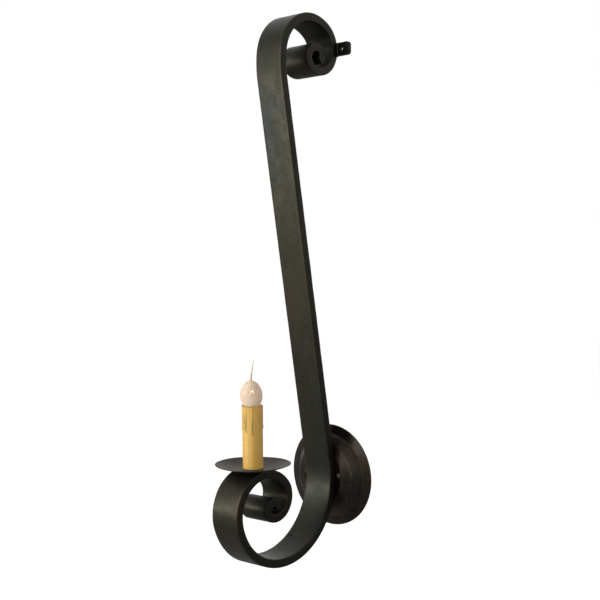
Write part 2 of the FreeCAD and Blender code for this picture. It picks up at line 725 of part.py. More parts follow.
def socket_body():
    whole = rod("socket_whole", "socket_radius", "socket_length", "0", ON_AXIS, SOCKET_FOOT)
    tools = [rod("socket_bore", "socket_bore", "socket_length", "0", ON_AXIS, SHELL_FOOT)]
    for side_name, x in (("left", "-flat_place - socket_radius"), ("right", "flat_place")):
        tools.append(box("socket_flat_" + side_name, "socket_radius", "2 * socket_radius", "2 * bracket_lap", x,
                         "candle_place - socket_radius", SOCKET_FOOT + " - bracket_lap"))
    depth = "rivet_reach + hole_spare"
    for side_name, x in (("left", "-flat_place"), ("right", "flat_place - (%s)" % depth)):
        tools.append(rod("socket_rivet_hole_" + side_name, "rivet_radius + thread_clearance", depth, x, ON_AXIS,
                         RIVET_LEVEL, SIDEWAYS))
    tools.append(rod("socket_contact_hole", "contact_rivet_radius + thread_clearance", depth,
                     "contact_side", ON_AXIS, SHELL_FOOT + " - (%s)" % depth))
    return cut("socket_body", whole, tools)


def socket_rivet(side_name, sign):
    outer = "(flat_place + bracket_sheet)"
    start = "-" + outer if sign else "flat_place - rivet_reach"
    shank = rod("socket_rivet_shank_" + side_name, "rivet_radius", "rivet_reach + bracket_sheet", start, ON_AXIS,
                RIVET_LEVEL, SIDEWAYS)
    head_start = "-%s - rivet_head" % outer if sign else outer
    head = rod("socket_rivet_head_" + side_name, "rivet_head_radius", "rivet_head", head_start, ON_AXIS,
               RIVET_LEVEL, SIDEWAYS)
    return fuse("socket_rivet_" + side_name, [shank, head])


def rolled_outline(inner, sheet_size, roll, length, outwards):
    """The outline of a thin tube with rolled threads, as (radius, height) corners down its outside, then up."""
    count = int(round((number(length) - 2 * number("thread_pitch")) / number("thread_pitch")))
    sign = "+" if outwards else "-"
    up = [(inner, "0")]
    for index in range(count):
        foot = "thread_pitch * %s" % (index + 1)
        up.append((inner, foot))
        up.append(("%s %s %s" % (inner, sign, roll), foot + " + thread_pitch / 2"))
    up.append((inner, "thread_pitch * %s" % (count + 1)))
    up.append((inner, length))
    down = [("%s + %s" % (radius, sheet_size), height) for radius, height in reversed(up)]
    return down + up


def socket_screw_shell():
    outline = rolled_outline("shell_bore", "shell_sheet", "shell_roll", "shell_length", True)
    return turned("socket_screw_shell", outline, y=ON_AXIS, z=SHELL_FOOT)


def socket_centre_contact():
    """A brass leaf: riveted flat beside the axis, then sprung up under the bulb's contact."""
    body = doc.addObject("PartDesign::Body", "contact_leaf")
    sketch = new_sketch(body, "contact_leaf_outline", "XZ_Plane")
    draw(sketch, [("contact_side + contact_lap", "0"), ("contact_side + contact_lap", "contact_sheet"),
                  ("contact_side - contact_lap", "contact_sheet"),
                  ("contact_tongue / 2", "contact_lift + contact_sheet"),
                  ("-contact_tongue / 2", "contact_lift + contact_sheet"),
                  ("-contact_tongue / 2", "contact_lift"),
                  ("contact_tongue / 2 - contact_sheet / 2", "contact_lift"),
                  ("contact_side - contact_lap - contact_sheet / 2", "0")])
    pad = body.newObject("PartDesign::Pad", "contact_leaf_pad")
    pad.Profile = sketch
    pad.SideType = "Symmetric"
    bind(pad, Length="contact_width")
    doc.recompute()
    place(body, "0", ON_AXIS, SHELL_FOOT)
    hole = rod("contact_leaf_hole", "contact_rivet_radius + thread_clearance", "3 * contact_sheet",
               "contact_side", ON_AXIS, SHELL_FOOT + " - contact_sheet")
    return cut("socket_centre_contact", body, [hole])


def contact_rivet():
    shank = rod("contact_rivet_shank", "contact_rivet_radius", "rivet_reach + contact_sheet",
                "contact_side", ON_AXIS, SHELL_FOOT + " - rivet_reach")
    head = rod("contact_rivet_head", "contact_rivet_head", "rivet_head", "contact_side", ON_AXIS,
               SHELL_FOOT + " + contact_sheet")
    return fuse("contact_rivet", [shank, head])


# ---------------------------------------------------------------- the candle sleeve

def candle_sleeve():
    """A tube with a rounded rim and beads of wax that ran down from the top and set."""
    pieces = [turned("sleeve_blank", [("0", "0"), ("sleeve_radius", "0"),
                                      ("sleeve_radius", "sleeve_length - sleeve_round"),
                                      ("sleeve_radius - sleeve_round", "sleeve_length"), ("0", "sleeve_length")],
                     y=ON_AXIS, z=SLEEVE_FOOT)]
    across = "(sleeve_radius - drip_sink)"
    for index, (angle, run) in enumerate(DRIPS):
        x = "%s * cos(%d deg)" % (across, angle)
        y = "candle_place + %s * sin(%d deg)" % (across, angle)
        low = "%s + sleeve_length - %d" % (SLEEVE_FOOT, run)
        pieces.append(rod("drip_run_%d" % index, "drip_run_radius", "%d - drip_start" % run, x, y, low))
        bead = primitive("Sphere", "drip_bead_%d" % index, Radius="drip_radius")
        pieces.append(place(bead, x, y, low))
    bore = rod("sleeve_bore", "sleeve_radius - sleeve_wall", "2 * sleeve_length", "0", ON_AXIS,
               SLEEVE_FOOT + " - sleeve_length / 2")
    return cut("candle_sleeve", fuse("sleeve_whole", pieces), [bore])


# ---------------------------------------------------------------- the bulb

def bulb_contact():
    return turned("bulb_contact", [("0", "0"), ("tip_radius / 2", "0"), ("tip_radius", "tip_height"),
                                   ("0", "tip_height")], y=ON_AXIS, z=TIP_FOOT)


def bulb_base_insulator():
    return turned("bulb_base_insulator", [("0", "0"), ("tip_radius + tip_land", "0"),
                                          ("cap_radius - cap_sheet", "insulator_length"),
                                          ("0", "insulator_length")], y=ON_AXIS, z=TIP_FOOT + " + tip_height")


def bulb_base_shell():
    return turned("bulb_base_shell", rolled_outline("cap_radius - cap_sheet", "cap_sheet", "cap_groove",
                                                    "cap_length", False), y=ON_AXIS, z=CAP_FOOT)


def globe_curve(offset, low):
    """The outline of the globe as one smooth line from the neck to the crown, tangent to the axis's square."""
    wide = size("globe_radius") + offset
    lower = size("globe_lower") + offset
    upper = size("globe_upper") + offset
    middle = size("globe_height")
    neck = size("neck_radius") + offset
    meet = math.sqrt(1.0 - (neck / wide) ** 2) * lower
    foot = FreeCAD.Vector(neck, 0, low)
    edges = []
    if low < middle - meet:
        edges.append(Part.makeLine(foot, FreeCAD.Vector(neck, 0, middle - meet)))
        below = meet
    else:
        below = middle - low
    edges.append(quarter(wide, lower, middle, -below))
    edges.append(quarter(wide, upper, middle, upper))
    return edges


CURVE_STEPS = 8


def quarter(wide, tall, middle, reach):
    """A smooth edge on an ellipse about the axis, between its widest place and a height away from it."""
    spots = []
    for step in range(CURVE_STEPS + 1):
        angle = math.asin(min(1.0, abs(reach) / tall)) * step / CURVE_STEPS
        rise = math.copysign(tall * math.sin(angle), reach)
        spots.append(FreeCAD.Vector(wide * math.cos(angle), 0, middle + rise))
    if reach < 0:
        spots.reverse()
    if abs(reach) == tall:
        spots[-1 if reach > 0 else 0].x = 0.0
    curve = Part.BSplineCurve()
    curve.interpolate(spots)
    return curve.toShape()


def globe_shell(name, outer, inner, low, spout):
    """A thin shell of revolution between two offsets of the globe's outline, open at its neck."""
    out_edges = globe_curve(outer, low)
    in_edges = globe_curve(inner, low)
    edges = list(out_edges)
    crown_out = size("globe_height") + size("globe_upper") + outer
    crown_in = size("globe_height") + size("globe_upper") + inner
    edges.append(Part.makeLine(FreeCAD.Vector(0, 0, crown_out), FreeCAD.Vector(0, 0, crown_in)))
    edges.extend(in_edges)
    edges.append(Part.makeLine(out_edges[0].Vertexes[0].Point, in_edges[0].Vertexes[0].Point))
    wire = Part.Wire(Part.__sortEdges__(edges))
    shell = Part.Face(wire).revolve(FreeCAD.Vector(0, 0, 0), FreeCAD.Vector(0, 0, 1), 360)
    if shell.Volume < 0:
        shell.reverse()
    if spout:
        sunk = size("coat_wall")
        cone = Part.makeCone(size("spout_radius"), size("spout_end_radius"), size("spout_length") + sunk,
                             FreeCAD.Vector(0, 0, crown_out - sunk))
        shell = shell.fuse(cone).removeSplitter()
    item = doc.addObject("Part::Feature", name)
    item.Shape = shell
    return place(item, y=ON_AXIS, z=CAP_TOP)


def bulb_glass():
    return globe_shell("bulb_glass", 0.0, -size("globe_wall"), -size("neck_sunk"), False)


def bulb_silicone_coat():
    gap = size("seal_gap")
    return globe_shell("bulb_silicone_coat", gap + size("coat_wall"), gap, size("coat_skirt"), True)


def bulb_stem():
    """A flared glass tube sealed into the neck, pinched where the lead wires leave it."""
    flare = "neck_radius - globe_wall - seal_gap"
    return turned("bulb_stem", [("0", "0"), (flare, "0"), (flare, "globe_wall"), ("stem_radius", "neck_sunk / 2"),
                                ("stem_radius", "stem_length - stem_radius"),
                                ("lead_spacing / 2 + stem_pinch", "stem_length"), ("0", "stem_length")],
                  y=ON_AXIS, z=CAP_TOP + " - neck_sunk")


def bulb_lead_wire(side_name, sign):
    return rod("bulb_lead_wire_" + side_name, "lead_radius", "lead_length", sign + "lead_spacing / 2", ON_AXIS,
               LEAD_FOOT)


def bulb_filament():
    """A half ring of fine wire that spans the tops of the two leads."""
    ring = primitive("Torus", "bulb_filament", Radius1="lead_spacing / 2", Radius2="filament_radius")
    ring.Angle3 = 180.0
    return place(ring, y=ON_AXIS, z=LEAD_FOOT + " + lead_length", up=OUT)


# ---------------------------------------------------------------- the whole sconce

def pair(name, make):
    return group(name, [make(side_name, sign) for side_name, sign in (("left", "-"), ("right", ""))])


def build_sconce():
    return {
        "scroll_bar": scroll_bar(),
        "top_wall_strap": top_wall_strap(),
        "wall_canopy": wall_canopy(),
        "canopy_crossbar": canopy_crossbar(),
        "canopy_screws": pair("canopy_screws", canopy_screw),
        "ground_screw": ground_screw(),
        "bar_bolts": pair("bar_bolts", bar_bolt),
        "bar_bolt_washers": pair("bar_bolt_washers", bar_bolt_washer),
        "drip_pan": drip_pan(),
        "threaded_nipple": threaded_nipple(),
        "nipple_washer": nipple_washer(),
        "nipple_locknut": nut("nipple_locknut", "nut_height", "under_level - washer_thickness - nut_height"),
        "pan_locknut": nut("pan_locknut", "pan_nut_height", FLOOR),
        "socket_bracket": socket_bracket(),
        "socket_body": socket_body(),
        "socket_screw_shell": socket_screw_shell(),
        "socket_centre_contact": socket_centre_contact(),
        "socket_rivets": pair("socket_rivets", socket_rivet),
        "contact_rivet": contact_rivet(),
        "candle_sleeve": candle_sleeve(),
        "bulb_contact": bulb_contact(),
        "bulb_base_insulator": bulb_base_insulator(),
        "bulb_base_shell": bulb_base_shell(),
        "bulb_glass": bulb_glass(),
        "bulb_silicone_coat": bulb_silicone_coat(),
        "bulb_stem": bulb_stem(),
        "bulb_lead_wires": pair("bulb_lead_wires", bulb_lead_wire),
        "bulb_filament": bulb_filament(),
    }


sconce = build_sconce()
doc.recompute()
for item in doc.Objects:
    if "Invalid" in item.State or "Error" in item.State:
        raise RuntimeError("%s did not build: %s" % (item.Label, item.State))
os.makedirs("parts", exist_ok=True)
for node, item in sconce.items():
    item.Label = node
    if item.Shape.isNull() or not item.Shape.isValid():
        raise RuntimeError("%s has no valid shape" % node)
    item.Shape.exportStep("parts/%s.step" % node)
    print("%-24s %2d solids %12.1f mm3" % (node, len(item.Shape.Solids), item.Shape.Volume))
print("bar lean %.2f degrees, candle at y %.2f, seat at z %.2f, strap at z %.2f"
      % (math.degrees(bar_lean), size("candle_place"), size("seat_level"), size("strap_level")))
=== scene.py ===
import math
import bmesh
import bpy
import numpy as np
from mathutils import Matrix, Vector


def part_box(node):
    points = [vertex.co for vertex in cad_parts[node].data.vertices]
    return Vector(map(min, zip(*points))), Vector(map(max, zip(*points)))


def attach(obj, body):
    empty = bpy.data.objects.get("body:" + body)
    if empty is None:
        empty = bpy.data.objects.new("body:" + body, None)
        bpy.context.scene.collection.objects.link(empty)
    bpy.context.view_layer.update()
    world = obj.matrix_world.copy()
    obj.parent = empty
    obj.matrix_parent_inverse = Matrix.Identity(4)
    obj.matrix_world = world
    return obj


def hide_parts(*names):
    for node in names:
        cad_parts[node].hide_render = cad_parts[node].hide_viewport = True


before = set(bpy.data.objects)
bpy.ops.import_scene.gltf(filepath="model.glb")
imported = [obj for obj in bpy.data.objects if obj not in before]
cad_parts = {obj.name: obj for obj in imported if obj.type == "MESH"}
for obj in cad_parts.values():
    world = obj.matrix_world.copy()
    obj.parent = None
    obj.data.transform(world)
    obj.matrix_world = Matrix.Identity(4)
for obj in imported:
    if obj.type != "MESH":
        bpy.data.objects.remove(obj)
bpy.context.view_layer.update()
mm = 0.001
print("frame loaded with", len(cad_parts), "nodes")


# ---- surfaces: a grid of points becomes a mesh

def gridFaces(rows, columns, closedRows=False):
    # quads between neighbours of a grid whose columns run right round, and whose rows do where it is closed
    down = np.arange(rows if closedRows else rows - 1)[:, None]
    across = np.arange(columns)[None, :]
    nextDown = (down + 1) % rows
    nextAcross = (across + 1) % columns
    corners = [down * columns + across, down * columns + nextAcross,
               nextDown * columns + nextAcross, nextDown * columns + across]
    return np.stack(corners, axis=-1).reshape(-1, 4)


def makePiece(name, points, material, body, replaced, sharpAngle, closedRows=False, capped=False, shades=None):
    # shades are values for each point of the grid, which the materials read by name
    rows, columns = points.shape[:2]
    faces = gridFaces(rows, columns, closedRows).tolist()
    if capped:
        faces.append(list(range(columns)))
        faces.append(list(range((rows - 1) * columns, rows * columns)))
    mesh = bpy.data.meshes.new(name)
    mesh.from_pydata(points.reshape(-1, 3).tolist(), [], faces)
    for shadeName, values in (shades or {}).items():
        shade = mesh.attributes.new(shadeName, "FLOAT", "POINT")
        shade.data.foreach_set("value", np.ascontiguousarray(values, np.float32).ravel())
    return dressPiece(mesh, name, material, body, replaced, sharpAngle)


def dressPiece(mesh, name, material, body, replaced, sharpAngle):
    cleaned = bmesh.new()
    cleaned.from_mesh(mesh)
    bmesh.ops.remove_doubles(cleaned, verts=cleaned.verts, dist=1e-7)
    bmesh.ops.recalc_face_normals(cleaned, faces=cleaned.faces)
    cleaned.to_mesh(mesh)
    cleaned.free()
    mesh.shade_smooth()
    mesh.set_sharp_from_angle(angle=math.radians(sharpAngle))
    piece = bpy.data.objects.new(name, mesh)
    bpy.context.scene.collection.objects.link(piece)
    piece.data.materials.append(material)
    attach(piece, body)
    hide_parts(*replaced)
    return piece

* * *

YOUR GOAL: Nothing but the lines from the one with "sconce = build_sconce()" to the one with "bpy.context.scene.collection.objects.link(empty)" should be echoed, both of them included, exactly as written.

TASK SOLUTION:
sconce = build_sconce()
doc.recompute()
for item in doc.Objects:
    if "Invalid" in item.State or "Error" in item.State:
        raise RuntimeError("%s did not build: %s" % (item.Label, item.State))
os.makedirs("parts", exist_ok=True)
for node, item in sconce.items():
    item.Label = node
    if item.Shape.isNull() or not item.Shape.isValid():
        raise RuntimeError("%s has no valid shape" % node)
    item.Shape.exportStep("parts/%s.step" % node)
    print("%-24s %2d solids %12.1f mm3" % (node, len(item.Shape.Solids), item.Shape.Volume))
print("bar lean %.2f degrees, candle at y %.2f, seat at z %.2f, strap at z %.2f"
      % (math.degrees(bar_lean), size("candle_place"), size("seat_level"), size("strap_level")))
=== scene.py ===
import math
import bmesh
import bpy
import numpy as np
from mathutils import Matrix, Vector


def part_box(node):
    points = [vertex.co for vertex in cad_parts[node].data.vertices]
    return Vector(map(min, zip(*points))), Vector(map(max, zip(*points)))


def attach(obj, body):
    empty = bpy.data.objects.get("body:" + body)
    if empty is None:
        empty = bpy.data.objects.new("body:" + body, None)
        bpy.context.scene.collection.objects.link(empty)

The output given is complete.